Noch ein anderes Beispiel aus der Museumswelt: In Berlin wurde in den letzten Jahren ein eindrucksvolles "Deutsches Historisches Museum" geschaffen. Dieses stellt sich der gesamten Geschichte der deutschen Lande über alle Zeitepochen. In Österreich hingegen ist das unter Schüssel forcierte Konzept eines Hauses der österreichischen Geschichte endgültig in der Schublade verschwunden. Und selbst dieses Konzept hätte die Geschichte Österreichs erst im Jahr 1918 beginnen lassen wollen, obwohl Österreich eigentlich schon längst seinen tausendsten Geburtstag gefeiert hat.

Gewiss, das Verschwinden des Volkskundemuseums hängt wie vieles mit Geldmangel zusammen; das Nichtzustandekommen eines Hauses der Geschichte hängt wohl auch damit zusammen, dass sich niemand einen Werner Faymann als Redner bei der Eröffnung eines solchen Hauses vorstellen kann (kann man sich doch nicht einmal vorstellen, dass der Mann jemals freiwillig ein Museum besucht hat). Beides hängt aber vor allem damit zusammen, dass dieses Land seine Geschichte vergessen hat.

Ganz in diese geistige Implosion der Republik gehört auch der Umstand, dass das Bundeskanzleramt die Gedenkmesse für den 1934 beim Nazi-Putschversuch ermordeten Bundeskanzler Dollfuss einfach absagt. Offenbar ärgert es den Herrn Faymann, als er erfahren musste, dass ein "Schwarzer" das erste politische Opfer der Nazis war und nicht die Erfinder des Antifaschismus (denen die Erfindung freilich erst lange nach 1945 geglückt ist, da deren Führer ja noch lange für den Anschluss eingetreten sind).
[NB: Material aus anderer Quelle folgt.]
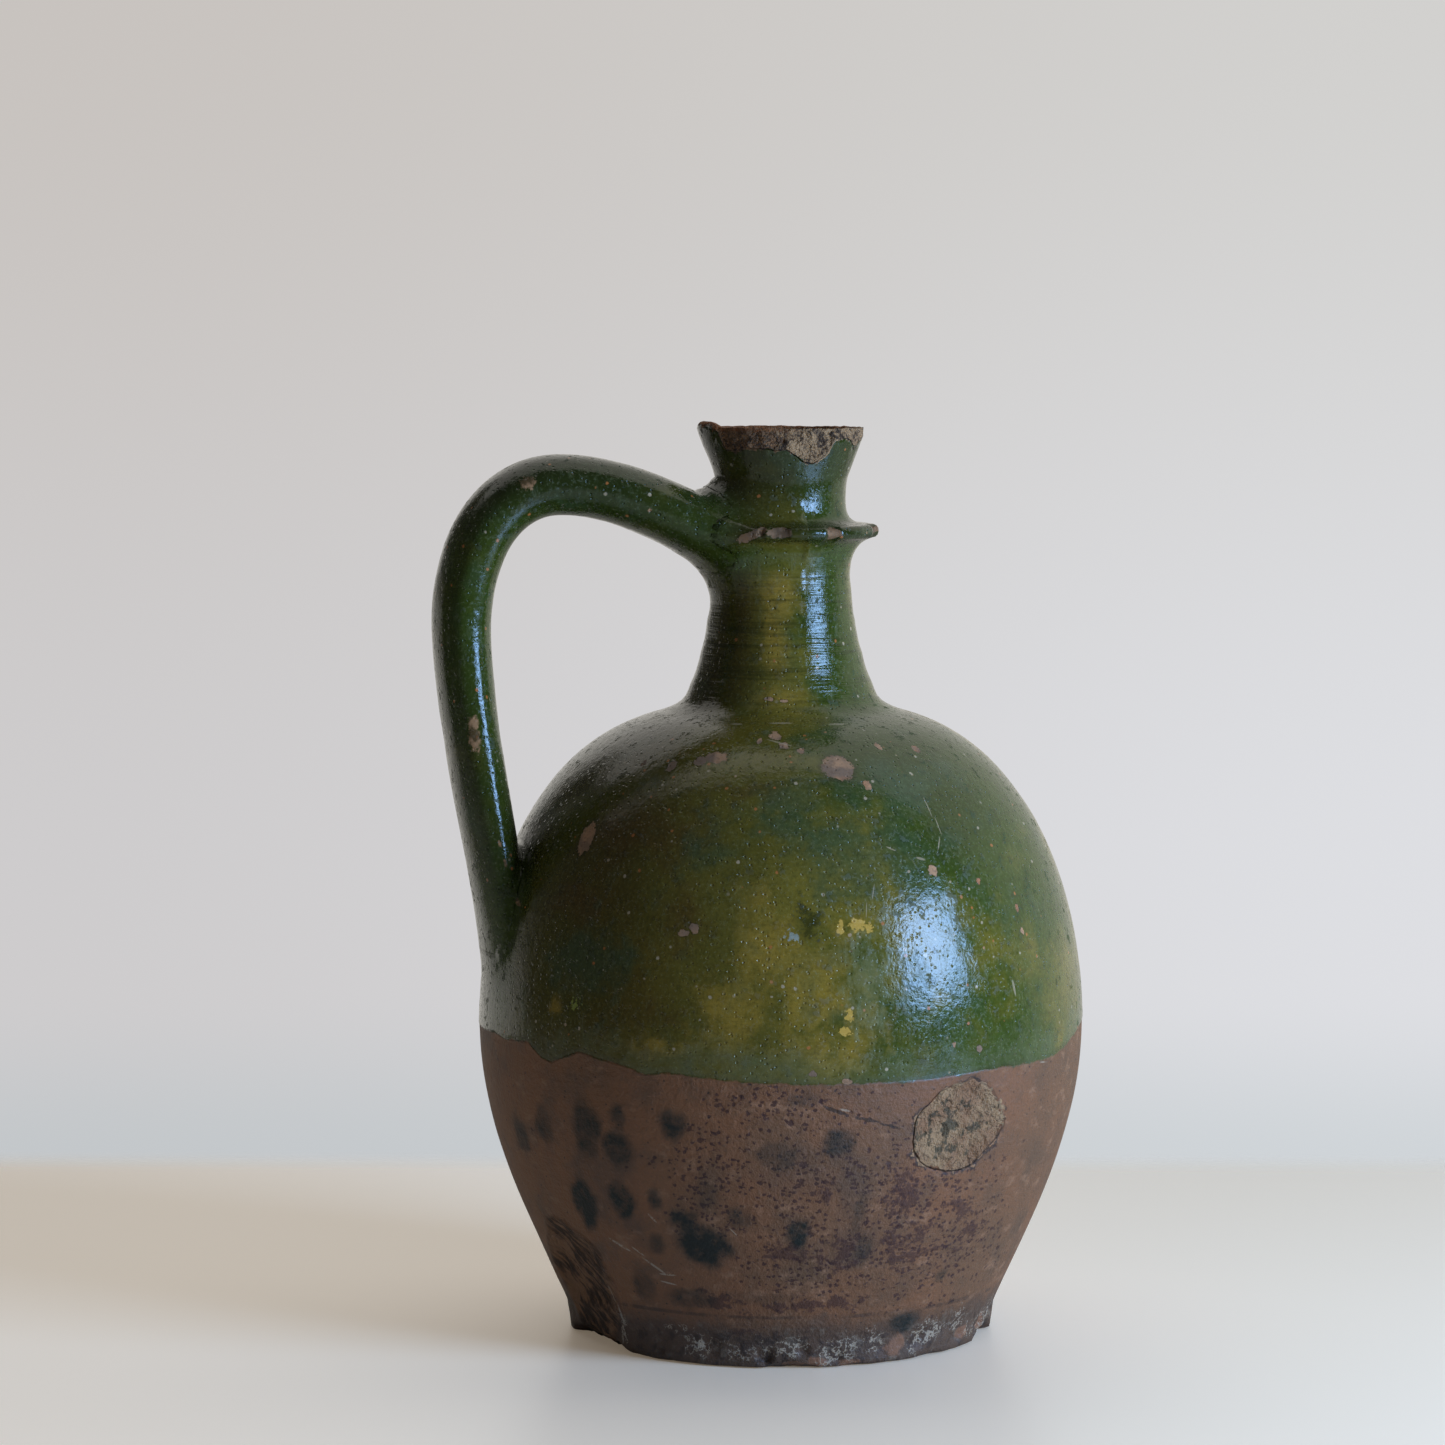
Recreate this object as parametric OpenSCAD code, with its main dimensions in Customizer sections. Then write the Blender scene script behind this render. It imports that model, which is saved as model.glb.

Ganz typisch ein weiteres Beispiel aus der Welt der Kultur: Ein Amerikaner und keiner der vielen die Feuilletonseiten vollschwätzenden einheimischen Kulturwissenschaftler hat in den letzten Jahrzehnten die weitaus besten und wichtigsten Bücher über österreichische Identität geschrieben. William Johnston: "Österreichische Kultur- und Geistesgeschichte", und jetzt ganz neu: "Der Österreichische Mensch".

Die sogenannte intellektuelle Szene Österreichs ist an dem Land nur dann interessiert, wenn man es zum tausendsten Male als angeblichen Inbegriff des Nationalsozialismus diffamieren kann. Ansonsten schweigt sie. Weil sie in Wahrheit gar nichts von Österreich weiß, weil sie mehr Szene als intellektuell ist.

Das macht die Frage mehr als legitim, ob es dieses Österreich überhaupt noch lange geben wird. Ohne kulturelle Identität gibt es langfristig auch keine staatliche Identität. Ein Land, ein Volk, das keine Vergangenheit mehr hat, hat auch keine Zukunft.